WHAT TO WORK ON: Identify the lines containing the word "Write". Copy each one.

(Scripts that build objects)
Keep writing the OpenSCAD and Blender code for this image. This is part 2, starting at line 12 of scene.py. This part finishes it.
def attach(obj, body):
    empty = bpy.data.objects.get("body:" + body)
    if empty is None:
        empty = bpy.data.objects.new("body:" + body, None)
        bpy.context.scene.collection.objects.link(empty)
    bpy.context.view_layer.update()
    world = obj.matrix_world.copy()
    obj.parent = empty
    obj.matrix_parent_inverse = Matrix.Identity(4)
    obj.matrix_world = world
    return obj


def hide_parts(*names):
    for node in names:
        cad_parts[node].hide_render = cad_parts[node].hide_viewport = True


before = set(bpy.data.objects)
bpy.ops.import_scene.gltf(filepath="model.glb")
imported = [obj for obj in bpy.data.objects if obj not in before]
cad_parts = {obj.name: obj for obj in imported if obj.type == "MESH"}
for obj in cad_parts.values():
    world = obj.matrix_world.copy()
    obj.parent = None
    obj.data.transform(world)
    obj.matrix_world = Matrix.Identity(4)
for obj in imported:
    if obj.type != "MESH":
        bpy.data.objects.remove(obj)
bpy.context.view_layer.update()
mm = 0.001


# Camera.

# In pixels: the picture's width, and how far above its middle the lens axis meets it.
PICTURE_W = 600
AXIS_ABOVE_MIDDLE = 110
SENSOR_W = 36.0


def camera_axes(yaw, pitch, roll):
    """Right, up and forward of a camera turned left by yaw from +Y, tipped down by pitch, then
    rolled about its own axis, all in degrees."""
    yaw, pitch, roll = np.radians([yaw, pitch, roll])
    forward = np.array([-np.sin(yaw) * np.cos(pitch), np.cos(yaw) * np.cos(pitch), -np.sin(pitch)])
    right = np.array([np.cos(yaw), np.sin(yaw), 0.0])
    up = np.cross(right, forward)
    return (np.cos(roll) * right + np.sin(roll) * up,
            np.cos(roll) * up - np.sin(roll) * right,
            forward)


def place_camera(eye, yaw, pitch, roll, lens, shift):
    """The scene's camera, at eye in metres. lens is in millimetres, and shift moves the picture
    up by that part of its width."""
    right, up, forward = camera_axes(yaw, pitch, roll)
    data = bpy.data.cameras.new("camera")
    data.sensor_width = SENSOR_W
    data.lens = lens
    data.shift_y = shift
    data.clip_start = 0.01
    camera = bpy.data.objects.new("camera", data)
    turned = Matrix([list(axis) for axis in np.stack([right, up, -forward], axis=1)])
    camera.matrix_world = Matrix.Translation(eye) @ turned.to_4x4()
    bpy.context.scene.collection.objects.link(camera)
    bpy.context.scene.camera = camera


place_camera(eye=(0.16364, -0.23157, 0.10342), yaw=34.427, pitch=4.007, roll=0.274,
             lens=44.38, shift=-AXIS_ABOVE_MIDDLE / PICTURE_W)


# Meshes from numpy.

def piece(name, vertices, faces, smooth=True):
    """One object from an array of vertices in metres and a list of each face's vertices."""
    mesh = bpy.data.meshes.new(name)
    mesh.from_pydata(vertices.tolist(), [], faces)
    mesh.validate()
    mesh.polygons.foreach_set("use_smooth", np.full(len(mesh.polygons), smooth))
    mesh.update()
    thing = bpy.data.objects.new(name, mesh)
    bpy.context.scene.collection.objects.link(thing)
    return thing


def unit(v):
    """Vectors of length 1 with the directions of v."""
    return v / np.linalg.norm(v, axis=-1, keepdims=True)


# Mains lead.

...

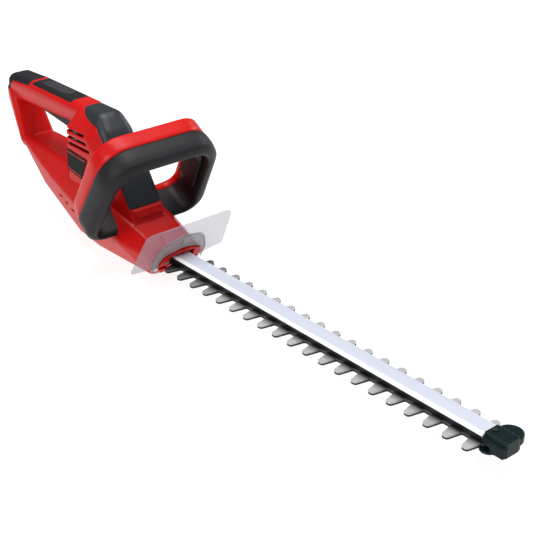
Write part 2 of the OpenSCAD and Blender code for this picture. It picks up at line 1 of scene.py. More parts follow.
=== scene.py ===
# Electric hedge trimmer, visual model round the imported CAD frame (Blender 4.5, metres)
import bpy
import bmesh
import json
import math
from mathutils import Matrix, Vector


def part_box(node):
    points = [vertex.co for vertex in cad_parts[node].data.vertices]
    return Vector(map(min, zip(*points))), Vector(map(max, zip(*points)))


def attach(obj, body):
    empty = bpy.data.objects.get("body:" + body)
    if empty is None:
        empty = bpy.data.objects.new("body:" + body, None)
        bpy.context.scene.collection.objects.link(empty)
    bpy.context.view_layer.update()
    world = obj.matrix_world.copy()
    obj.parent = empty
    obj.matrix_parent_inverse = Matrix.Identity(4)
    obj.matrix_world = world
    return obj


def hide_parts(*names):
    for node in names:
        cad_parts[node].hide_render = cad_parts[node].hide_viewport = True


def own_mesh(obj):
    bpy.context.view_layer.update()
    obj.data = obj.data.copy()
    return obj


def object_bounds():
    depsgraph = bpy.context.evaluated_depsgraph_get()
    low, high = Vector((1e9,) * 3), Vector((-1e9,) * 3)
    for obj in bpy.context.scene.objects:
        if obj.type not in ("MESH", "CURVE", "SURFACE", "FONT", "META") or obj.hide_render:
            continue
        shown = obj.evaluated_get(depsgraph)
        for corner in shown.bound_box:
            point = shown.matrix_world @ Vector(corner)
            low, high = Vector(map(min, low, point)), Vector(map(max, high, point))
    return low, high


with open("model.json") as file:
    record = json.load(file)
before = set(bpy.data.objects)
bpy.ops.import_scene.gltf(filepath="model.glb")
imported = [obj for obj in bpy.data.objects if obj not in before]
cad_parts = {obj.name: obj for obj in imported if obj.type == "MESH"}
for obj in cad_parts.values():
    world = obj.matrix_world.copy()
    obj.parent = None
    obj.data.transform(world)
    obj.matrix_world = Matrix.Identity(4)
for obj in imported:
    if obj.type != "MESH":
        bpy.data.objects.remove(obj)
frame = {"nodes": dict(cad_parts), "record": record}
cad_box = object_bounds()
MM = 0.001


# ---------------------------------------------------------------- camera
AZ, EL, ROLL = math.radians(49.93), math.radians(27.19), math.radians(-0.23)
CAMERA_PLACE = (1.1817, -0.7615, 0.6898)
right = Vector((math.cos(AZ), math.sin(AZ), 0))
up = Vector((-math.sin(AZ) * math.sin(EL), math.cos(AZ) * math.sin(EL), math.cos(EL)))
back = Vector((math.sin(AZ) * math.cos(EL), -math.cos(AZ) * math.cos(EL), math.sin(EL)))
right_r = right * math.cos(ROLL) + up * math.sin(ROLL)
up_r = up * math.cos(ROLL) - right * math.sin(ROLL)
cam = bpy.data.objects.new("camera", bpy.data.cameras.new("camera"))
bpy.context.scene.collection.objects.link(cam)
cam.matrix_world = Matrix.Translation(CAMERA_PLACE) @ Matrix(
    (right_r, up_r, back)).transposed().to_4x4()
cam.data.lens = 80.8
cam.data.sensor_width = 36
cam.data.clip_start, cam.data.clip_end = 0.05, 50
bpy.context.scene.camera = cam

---

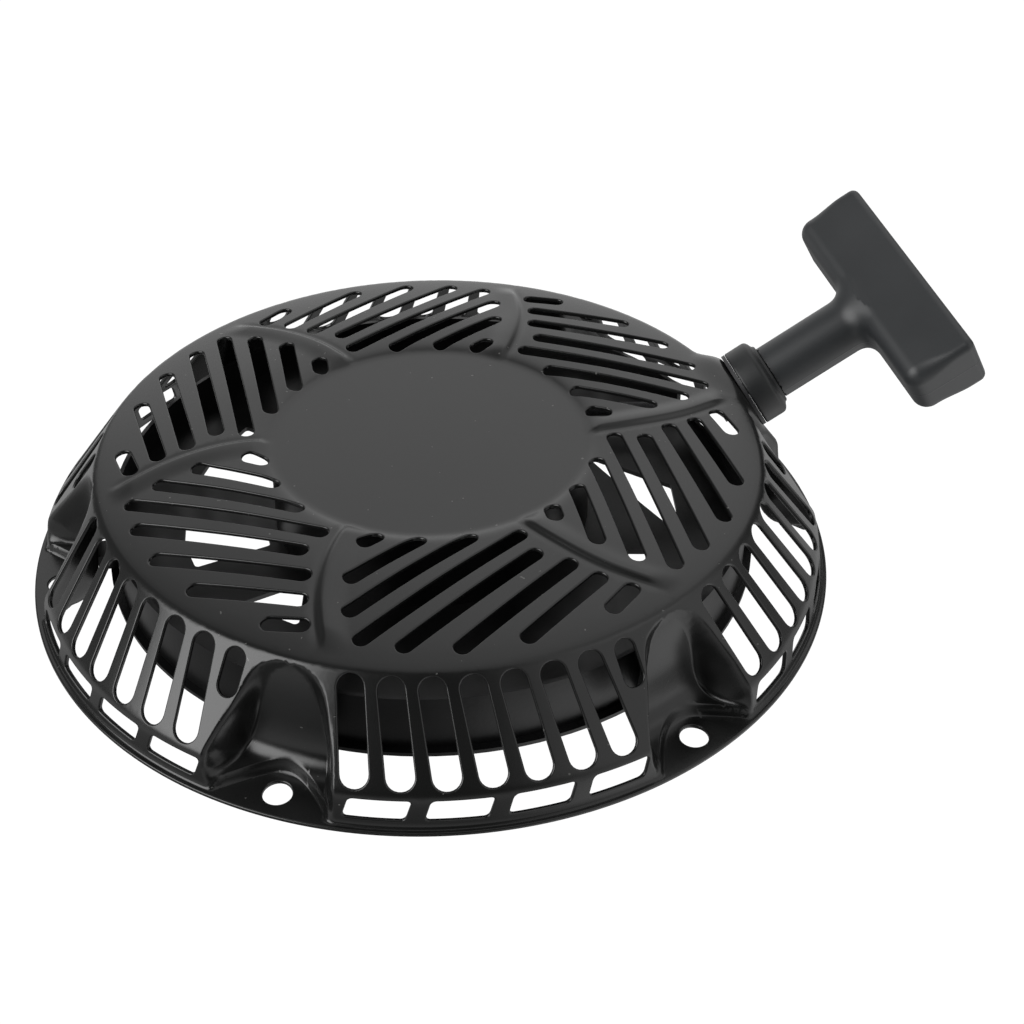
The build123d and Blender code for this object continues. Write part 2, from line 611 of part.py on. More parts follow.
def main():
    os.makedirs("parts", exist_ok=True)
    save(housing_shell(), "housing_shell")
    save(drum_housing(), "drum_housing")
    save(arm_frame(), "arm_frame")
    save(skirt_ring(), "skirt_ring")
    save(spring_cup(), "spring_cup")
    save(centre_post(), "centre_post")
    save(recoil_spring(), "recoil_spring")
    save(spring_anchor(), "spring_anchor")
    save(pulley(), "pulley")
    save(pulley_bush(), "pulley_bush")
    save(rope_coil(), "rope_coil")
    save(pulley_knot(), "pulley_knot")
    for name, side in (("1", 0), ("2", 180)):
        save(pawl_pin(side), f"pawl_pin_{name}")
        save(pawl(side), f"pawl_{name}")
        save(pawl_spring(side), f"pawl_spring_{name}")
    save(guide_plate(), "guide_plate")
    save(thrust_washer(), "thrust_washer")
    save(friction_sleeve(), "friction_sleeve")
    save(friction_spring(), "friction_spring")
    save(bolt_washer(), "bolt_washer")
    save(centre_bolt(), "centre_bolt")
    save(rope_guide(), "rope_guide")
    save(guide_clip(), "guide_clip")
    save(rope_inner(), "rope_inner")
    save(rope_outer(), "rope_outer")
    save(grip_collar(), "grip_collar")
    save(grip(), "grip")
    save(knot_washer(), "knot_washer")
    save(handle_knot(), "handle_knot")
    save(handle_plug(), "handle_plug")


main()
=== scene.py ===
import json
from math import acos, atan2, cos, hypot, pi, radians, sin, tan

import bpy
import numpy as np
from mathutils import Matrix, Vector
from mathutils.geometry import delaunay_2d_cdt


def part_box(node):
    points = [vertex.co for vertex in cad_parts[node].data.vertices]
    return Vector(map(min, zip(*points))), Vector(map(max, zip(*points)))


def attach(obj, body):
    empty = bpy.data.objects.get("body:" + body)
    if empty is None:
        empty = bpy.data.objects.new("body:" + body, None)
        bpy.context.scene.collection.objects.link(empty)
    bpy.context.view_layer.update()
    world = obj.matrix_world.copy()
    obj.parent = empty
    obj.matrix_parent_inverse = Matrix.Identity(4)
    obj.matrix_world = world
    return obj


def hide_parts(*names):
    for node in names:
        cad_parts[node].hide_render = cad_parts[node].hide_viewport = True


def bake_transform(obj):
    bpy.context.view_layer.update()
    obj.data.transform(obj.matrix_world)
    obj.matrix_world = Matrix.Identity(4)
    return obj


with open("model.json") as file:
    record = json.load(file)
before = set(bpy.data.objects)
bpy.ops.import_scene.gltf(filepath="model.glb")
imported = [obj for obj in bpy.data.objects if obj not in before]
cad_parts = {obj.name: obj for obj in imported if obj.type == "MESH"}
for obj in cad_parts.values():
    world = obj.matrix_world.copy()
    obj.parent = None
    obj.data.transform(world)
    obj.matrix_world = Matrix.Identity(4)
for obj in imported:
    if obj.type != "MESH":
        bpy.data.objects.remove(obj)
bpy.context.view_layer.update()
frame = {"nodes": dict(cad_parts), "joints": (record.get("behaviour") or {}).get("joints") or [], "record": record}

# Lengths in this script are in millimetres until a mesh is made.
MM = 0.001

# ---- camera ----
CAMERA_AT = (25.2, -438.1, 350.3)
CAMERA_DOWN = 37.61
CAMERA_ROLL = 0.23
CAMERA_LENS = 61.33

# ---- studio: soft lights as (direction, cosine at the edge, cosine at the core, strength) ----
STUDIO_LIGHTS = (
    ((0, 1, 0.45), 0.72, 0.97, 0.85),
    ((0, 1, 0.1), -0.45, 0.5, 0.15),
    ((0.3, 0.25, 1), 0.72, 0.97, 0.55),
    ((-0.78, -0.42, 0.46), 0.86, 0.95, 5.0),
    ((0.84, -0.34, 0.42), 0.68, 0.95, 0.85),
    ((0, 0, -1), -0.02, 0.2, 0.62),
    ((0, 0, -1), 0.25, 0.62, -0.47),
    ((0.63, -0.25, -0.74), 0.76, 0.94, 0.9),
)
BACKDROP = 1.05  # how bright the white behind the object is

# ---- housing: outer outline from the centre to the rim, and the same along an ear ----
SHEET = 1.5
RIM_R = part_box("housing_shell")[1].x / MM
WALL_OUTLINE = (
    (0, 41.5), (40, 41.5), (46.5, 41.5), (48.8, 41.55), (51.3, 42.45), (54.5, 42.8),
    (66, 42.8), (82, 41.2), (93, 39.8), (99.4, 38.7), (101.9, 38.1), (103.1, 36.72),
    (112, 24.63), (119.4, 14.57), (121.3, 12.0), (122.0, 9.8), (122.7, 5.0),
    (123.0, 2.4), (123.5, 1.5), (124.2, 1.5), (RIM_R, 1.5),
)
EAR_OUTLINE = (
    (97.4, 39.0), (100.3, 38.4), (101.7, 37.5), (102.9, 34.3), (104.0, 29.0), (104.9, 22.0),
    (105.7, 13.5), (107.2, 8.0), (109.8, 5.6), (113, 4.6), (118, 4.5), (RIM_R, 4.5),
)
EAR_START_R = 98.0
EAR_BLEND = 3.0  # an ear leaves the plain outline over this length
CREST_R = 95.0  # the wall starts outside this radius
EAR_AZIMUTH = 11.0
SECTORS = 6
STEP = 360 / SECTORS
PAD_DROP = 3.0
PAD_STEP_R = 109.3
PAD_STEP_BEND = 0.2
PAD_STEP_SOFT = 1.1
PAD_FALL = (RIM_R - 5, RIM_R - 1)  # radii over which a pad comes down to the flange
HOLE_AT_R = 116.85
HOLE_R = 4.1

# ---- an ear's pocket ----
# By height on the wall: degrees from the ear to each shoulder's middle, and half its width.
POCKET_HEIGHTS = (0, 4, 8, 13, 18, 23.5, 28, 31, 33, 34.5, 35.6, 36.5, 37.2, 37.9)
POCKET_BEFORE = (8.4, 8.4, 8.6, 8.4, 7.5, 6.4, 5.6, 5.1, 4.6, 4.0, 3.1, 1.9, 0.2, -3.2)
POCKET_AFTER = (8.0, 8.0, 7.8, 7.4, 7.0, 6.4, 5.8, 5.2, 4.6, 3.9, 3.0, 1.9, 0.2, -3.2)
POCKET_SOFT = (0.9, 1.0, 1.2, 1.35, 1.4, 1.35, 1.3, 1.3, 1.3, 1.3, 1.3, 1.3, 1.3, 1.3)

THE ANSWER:
Write part 2 of the OpenSCAD and Blender code for this picture. It picks up at line 1 of scene.py. More parts follow.
The build123d and Blender code for this object continues. Write part 2, from line 611 of part.py on. More parts follow.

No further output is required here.